## MATERIAL FOR THE TASK:
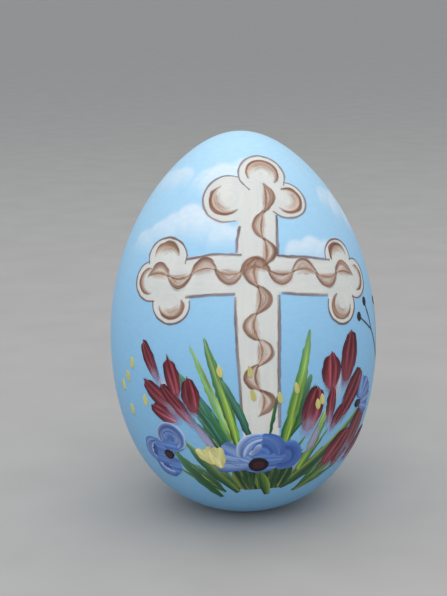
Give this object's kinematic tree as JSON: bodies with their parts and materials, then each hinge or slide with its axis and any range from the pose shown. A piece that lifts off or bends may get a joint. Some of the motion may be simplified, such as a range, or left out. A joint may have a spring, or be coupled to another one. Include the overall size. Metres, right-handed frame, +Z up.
{
  "type": "painted wooden egg",
  "caption": "Turned wooden egg on a small flat foot, sky-blue ground coat, hand-painted with a cream budded cross, grass blades and meadow flowers.",
  "frame": {"origin": "centre of the flat foot, on the surface the egg stands on", "axes": "+Z up the axis the egg was turned on, towards the narrow crown; -Y is the side with the cross"},
  "size_m": [0.0698, 0.0705, 0.1],
  "materials": {
    "wood": "bare turned lime wood, fine sanded",
    "sky_paint": "satin acrylic ground coat, sky blue with soft white clouds",
    "cream_paint": "satin acrylic, brushed cream white",
    "umber_paint": "thin satin acrylic line, grey brown",
    "sienna_paint": "satin acrylic, burnt sienna washed from dark to light",
    "grass_paint": "satin acrylic, streaked yellow green",
    "forest_paint": "satin acrylic, dark green",
    "crimson_paint": "satin acrylic, dark red loaded with pale pink",
    "blue_paint": "satin acrylic, mid blue streaked with white",
    "ink_paint": "satin acrylic, near black",
    "yellow_paint": "satin acrylic, pale yellow"
  },
  "bodies": {
    "root": {"anemone_centre": "blue_paint", "anemone_left": "blue_paint", "anemone_right": "blue_paint", "back_anemone": "blue_paint", "back_eye": "ink_paint", "back_grass": "grass_paint", "back_lupin": "crimson_paint", "berry_twig": "ink_paint", "blade_cross_left": "grass_paint", "blade_cross_right": "grass_paint", "blade_left_pale": "grass_paint", "blade_left_tall": "grass_paint", "blade_right_low": "grass_paint", "blade_right_tall": "grass_paint", "blossom_left": "yellow_paint", "blossom_low": "yellow_paint", "cross_field": "cream_paint", "egg_core": "wood", "eye_centre": "ink_paint", "eye_left": "ink_paint", "eye_right": "ink_paint", "leaf_left_teal": "forest_paint", "leaf_low_left": "forest_paint", "leaf_low_middle": "forest_paint", "leaf_right_dark": "forest_paint", "leaf_right_olive": "grass_paint", "left_lower_bud_crescent": "sienna_paint", "left_upper_bud_crescent": "sienna_paint", "lupin_left": "crimson_paint", "lupin_low_right": "crimson_paint", "lupin_right": "crimson_paint", "outline_left_base": "umber_paint", "outline_left_buds": "umber_paint", "outline_left_top": "umber_paint", "outline_lower_left": "umber_paint", "outline_lower_right": "umber_paint", "outline_right_base": "umber_paint", "outline_right_buds": "umber_paint", "outline_right_top": "umber_paint", "outline_top_buds": "umber_paint", "outline_upper_left": "umber_paint", "outline_upper_right": "umber_paint", "right_lower_bud_crescent": "sienna_paint", "right_upper_bud_crescent": "sienna_paint", "scroll_left": "sienna_paint", "scroll_right": "sienna_paint", "scroll_shaft": "sienna_paint", "sky_coat": "sky_paint", "top_bud_crescent": "sienna_paint", "top_left_bud_crescent": "sienna_paint", "top_right_bud_crescent": "sienna_paint", "tuft_centre": "forest_paint", "yellow_dab_1": "yellow_paint", "yellow_dab_2": "yellow_paint", "yellow_dab_3": "yellow_paint", "yellow_dab_4": "yellow_paint", "yellow_dab_5": "yellow_paint", "yellow_dab_6": "yellow_paint"}
  },
  "joints": []
}
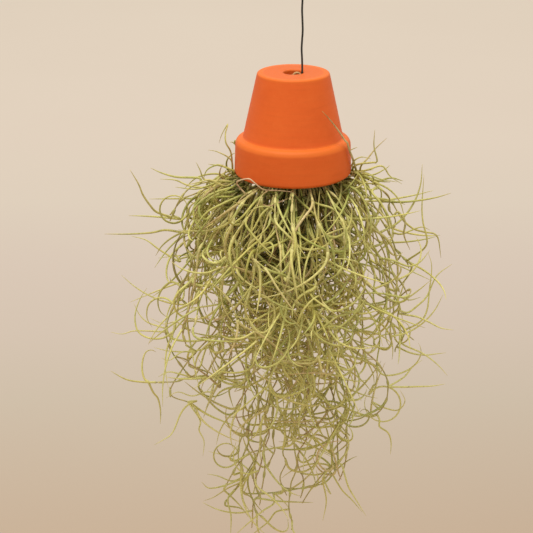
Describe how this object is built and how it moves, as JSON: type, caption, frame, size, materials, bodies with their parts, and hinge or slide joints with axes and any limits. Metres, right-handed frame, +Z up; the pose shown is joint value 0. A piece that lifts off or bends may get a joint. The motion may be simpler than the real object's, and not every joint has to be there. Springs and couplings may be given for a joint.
{
  "type": "hanging spanish moss bunch in an upturned terracotta pot",
  "caption": "Air plant: a bunch of spanish moss hanging out of an upturned small terracotta pot, carried by a thin coated wire through the drain hole with an eye to hang it by.",
  "frame": {"origin": "bearing point of the wire's hanging eye: the inside of the top of the loop, where a hook carries the bunch", "axes": "+Z up along the wire, -Z down the hanging moss; -Y is the side that faces the viewer, +X is the viewer's right"},
  "size_m": [0.2187, 0.2025, 0.3918],
  "materials": {
    "terracotta": "matte unglazed fired clay",
    "wire_coating": "dark green-black coated steel wire",
    "peg_wood": "bare whittled twig",
    "twine": "natural jute",
    "moss_green": "living stems and leaves with a fine grey scaly bloom"
  },
  "bodies": {
    "root": {"terracotta_pot": "terracotta", "hanging_wire": "wire_coating", "cross_peg": "peg_wood", "sling_twine_front": "twine", "sling_twine_back": "twine", "neck_twine": "twine", "moss_strand_01": "moss_green", "moss_strand_02": "moss_green", "moss_strand_03": "moss_green", "moss_strand_04": "moss_green", "moss_strand_05": "moss_green", "moss_strand_06": "moss_green", "moss_strand_07": "moss_green", "moss_strand_08": "moss_green", "moss_strand_09": "moss_green", "moss_strand_10": "moss_green", "moss_strand_11": "moss_green", "moss_strand_12": "moss_green", "moss_strand_13": "moss_green", "moss_strand_14": "moss_green", "moss_strand_15": "moss_green", "moss_strand_16": "moss_green", "moss_strand_17": "moss_green", "moss_strand_18": "moss_green", "moss_strand_19": "moss_green", "moss_strand_20": "moss_green", "moss_strand_21": "moss_green", "moss_strand_22": "moss_green", "moss_strand_23": "moss_green", "moss_strand_24": "moss_green", "moss_strand_25": "moss_green", "moss_strand_26": "moss_green", "moss_strand_27": "moss_green", "moss_strand_28": "moss_green", "moss_strand_29": "moss_green", "moss_strand_30": "moss_green", "moss_strand_31": "moss_green", "moss_strand_32": "moss_green", "moss_strand_33": "moss_green", "moss_strand_34": "moss_green", "moss_strand_35": "moss_green", "moss_strand_36": "moss_green", "moss_strand_37": "moss_green"}
  },
  "joints": []
}
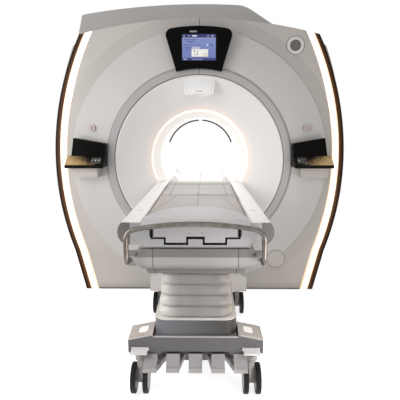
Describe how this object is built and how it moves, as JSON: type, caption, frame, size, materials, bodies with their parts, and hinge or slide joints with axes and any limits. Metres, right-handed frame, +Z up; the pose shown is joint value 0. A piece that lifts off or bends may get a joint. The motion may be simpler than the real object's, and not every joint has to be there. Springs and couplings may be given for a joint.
{
  "type": "mri scanner",
  "caption": "Whole-body magnetic resonance scanner with a flared patient bore and a docked wheeled table that lifts, undocks and slides its cradle into the bore.",
  "frame": {"origin": "on the floor, under the middle of the machine's outer box with the table docked", "axes": "+X to the right of someone who faces the bore, +Y into the bore along its axis, +Z up"},
  "size_m": [2.2828, 3.2, 2.3079],
  "materials": {
    "cover_white": "satin",
    "disc_grey": "satin",
    "ring_grey": "satin",
    "liner_white": "satin",
    "trim_brown": "satin",
    "light_strip": "frosted",
    "black_gloss": "gloss",
    "screen": "gloss",
    "button_grey": "satin",
    "vessel_steel": "satin",
    "coil_resin": "satin",
    "head_metal": "satin",
    "foot_steel": "satin",
    "frame_steel": "satin",
    "column_metal": "satin",
    "deck_grey": "satin",
    "rail_white": "gloss",
    "grey_dark": "satin",
    "table_grey": "satin",
    "handle_chrome": "polished",
    "cushion": "satin",
    "bellows_white": "matte",
    "pedal_grey": "satin",
    "caster_black": "satin",
    "caster_grey": "satin"
  },
  "bodies": {
    "gantry": {"front_cover": "cover_white", "light_strips": "light_strip", "edge_trims": "trim_brown", "side_cover_left": "cover_white", "side_cover_right": "cover_white", "top_cover": "cover_white", "turret_cover": "cover_white", "rear_cover": "cover_white", "face_disc": "disc_grey", "ring_trim": "ring_grey", "front_flare": "liner_white", "dock_well": "liner_white", "bore_light_ring": "light_strip", "bore_liner": "liner_white", "bore_seam_strips": "black_gloss", "bore_bridge": "deck_grey", "magnet_vessel": "vessel_steel", "gradient_coil": "coil_resin", "body_coil": "coil_resin", "magnet_feet": "foot_steel", "cold_head": "head_metal", "display_housing": "black_gloss", "display_screen": "screen", "laser_housing": "liner_white", "console_hoods": "black_gloss", "console_keypads": "black_gloss", "console_brackets": "cover_white", "access_port_cover": "cover_white"},
    "table_base": {"base_frame": "frame_steel", "base_covers": "cover_white", "base_bumper": "grey_dark", "base_collar": "grey_dark", "lift_column_outer": "column_metal"},
    "table_top": {"table_deck": "deck_grey", "side_rails": "rail_white", "rail_end_caps": "grey_dark", "foot_end_cover": "table_grey", "table_tray": "table_grey", "handle": "handle_chrome", "lift_column_inner": "column_metal", "bellows": "bellows_white"},
    "cradle": {"cradle_board": "deck_grey", "cradle_foot_end": "table_grey", "cradle_pads": "cushion"},
    "caster_fork_front_left": {"caster_fork_front_left": "caster_grey"},
    "caster_wheels_front_left": {"caster_wheels_front_left": "caster_black"},
    "caster_fork_front_right": {"caster_fork_front_right": "caster_grey"},
    "caster_wheels_front_right": {"caster_wheels_front_right": "caster_black"},
    "caster_fork_rear_left": {"caster_fork_rear_left": "caster_grey"},
    "caster_wheels_rear_left": {"caster_wheels_rear_left": "caster_black"},
    "caster_fork_rear_right": {"caster_fork_rear_right": "caster_grey"},
    "caster_wheels_rear_right": {"caster_wheels_rear_right": "caster_black"},
    "pedal_1": {"pedal_1": "pedal_grey"},
    "pedal_2": {"pedal_2": "pedal_grey"},
    "pedal_3": {"pedal_3": "pedal_grey"},
    "pedal_4": {"pedal_4": "pedal_grey"},
    "pedal_5": {"pedal_5": "pedal_grey"},
    "brake_bar": {"brake_bar": "pedal_grey"},
    "stop_button_left": {"stop_button_left": "button_grey"},
    "stop_button_right": {"stop_button_right": "button_grey"}
  },
  "joints": [
    {"name": "table_undock", "type": "slide", "parent": "gantry", "child": "table_base", "axis": [0, 1, 0], "range_m": [-1.5, 0]},
    {"name": "table_lift", "type": "slide", "parent": "table_base", "child": "table_top", "axis": [0, 0, 1], "range_m": [-0.17, 0], "deforming": ["bellows"]},
    {"name": "cradle_slide", "type": "slide", "parent": "table_top", "child": "cradle", "axis": [0, 1, 0], "range_m": [0, 1.35]},
    {"name": "swivel_front_left", "type": "hinge", "parent": "table_base", "child": "caster_fork_front_left", "pos_m": [-0.28, -1.42, 0.186], "axis": [0, 0, 1], "continuous": true},
    {"name": "roll_front_left", "type": "hinge", "parent": "caster_fork_front_left", "child": "caster_wheels_front_left", "pos_m": [-0.28, -1.454, 0.076], "axis": [1, 0, 0], "continuous": true},
    {"name": "swivel_front_right", "type": "hinge", "parent": "table_base", "child": "caster_fork_front_right", "pos_m": [0.28, -1.42, 0.186], "axis": [0, 0, 1], "continuous": true},
    {"name": "roll_front_right", "type": "hinge", "parent": "caster_fork_front_right", "child": "caster_wheels_front_right", "pos_m": [0.28, -1.454, 0.076], "axis": [1, 0, 0], "continuous": true},
    {"name": "swivel_rear_left", "type": "hinge", "parent": "table_base", "child": "caster_fork_rear_left", "pos_m": [-0.28, -0.45, 0.186], "axis": [0, 0, 1], "continuous": true},
    {"name": "roll_rear_left", "type": "hinge", "parent": "caster_fork_rear_left", "child": "caster_wheels_rear_left", "pos_m": [-0.28, -0.484, 0.076], "axis": [1, 0, 0], "continuous": true},
    {"name": "swivel_rear_right", "type": "hinge", "parent": "table_base", "child": "caster_fork_rear_right", "pos_m": [0.28, -0.45, 0.186], "axis": [0, 0, 1], "continuous": true},
    {"name": "roll_rear_right", "type": "hinge", "parent": "caster_fork_rear_right", "child": "caster_wheels_rear_right", "pos_m": [0.28, -0.484, 0.076], "axis": [1, 0, 0], "continuous": true},
    {"name": "press_pedal_1", "type": "hinge", "parent": "table_base", "child": "pedal_1", "pos_m": [-0.132, -1.35, 0.19], "axis": [1, 0, 0], "range_deg": [0, 10], "stiffness_Nm_per_rad": 30, "springref_deg": -17.19},
    {"name": "press_pedal_2", "type": "hinge", "parent": "table_base", "child": "pedal_2", "pos_m": [-0.066, -1.35, 0.19], "axis": [1, 0, 0], "range_deg": [0, 10], "stiffness_Nm_per_rad": 30, "springref_deg": -17.19},
    {"name": "press_pedal_3", "type": "hinge", "parent": "table_base", "child": "pedal_3", "pos_m": [0, -1.35, 0.19], "axis": [1, 0, 0], "range_deg": [0, 10], "stiffness_Nm_per_rad": 30, "springref_deg": -17.19},
    {"name": "press_pedal_4", "type": "hinge", "parent": "table_base", "child": "pedal_4", "pos_m": [0.066, -1.35, 0.19], "axis": [1, 0, 0], "range_deg": [0, 10], "stiffness_Nm_per_rad": 30, "springref_deg": -17.19},
    {"name": "press_pedal_5", "type": "hinge", "parent": "table_base", "child": "pedal_5", "pos_m": [0.132, -1.35, 0.19], "axis": [1, 0, 0], "range_deg": [0, 10], "stiffness_Nm_per_rad": 30, "springref_deg": -17.19},
    {"name": "brake_pedal", "type": "hinge", "parent": "table_base", "child": "brake_bar", "pos_m": [0, -1.498, 0.271], "axis": [1, 0, 0], "range_deg": [0, 12]},
    {"name": "press_stop_left", "type": "slide", "parent": "gantry", "child": "stop_button_left", "axis": [0, 1, 0], "range_m": [0, 0.003], "stiffness_N_per_m": 3000, "springref_m": -0.002},
    {"name": "press_stop_right", "type": "slide", "parent": "gantry", "child": "stop_button_right", "axis": [0, 1, 0], "range_m": [0, 0.003], "stiffness_N_per_m": 3000, "springref_m": -0.002}
  ]
}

## DO THIS:
Search the records for the word "from" and copy every line where it occurs.

## RESPONSE FOR THIS EXERCISE:
Give this object's kinematic tree as JSON: bodies with their parts and materials, then each hinge or slide with its axis and any range from the pose shown. A piece that lifts off or bends may get a joint. Some of the motion may be simplified, such as a range, or left out. A joint may have a spring, or be coupled to another one. Include the overall size. Metres, right-handed frame, +Z up.
    "sienna_paint": "satin acrylic, burnt sienna washed from dark to light",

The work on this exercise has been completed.